Editorial 1: Bringing Friction Back — Why the Pursuit of Effort Matters in a Seamless World
Introduction
Technology and convenience have shaped modern life into a world of instant results, friction-free transactions, and seamless experiences. Yet, this constant elimination of difficulty may be denying individuals something foundational: the value of effort, discomfort and real-world engagement.
The Culture of Comfort and Its Costs
- Contemporary lifestyles reflect an increasing reliance on digital solutions. From food delivery to algorithmic matchmaking, technology promises to remove every inconvenience.
- These gains have undeniable benefits, but such an orientation can produce unintended side-effects, including diminished resilience, reduced social adaptability, and a weakening of interpersonal skills that only emerge through direct, sometimes messy, human interaction.
- This shift toward frictionless living is not just a technological trend but a cultural one.
- As convenience becomes the default, there is less room for struggle, failure, and the unpredictable outcomes that are characteristic of life outside digital frames.
Why Friction Matters for Growth
- The friction can be used as a catalyst for growth.
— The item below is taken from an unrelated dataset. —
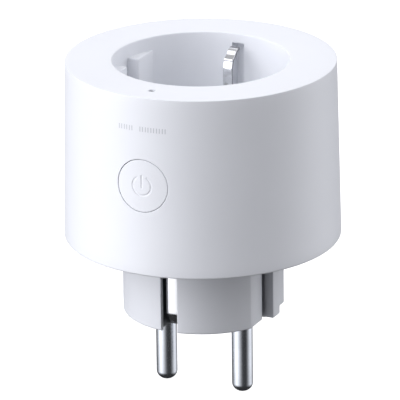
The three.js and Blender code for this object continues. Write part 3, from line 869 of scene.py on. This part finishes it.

Friction invites individuals to confront real situations that cannot be smoothed over by a tap or swipe.
- Traffic jams, queueing for services, waiting for decisions — these experiences teach patience, tolerance, flexibility and the ability to navigate ambiguity, traits that do not flourish in a purely automated environment.
- By actively engaging with life’s inevitable inconveniences, people develop emotional strength and practical skills.
- The unpredictability of day-to-day encounters becomes an arena for learning rather than discomfort to be avoided.
Social Connection Beyond Screens
- Online interactions, while efficient, are often shallow. Real relationships are forged through lived experiences — conversations interrupted by distractions, laughter shared in imperfect settings, disagreements and reconciliations. These deeply human exchanges are unlikely to occur in frictionless digital spaces.
- Choosing to engage physically — for instance, interacting with service workers or navigating public spaces — increases the chances of serendipity: chance meetings, varied perspectives, unexpected opportunities. Such encounters enrich life in ways that algorithm-guided behaviour cannot replicate.
Redefining Success in 2026
- Instead of purely celebrating efficiency, productivity and optimization, society should also appreciate experiences that challenge our assumptions, test our patience, and build resilience. Friction, in this sense, becomes a tool for deeper learning and a more nuanced life.
Conclusion
In an era dominated by technology’s drive toward seamlessness, we should shift ourselves for preserving and valuing spaces where effort still matters. Far from being backward-looking, this call for friction embraces complexity as a source of strength rather than a problem to be solved. In doing so, it posits that a life involving purposeful challenge can nurture robust individuals capable of thriving in an unpredictable world.